Ben sat at one end of the kitchen table creating a colorful mosaic of chopped vegetables for a recipe: vibrant-orange carrots, bright yellow and red peppers, translucent white onions and the soothing pale-green of celery. I slipped into the chair next to him and watched my daughter and son deep in conversation. They leaned their heads closer together to be heard over the whirring of the stove fan and the sizzle of the meat. “I guess we’re not really needed here,” I said to Ben. He knew I meant this in the best possible way. He lifted his eyes from the cutting board and glanced towards our adult children just as they laughed about something one of them said. “No,” said Ben with a smile. “We’re not.”

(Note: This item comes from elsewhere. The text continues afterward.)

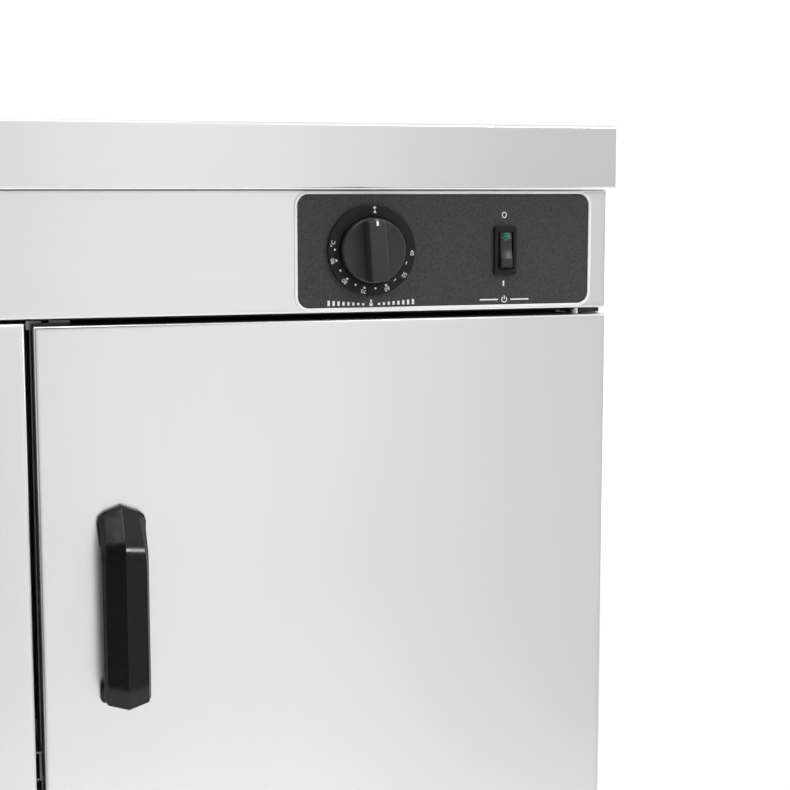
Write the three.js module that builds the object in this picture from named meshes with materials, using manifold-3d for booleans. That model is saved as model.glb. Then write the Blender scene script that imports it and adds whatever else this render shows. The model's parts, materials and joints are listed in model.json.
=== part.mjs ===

There was no fancy table setting, no uncomfortable holiday outfits, no Christmas carols, no turkey or stuffing and no expectations to make this a perfect day. Instead, the day was a chaotic jumble for the senses:  a rainbow of colored veggies, the smell of meat cooking, voices raised in conversation, music, a warm fire in the next room and laughter. At the end, we all had containers filled with hearty soup, chicken in a spicy red sauce, a rich brown stew and chicken enchiladas in salsa verde – all made with love. It felt pretty perfect to me.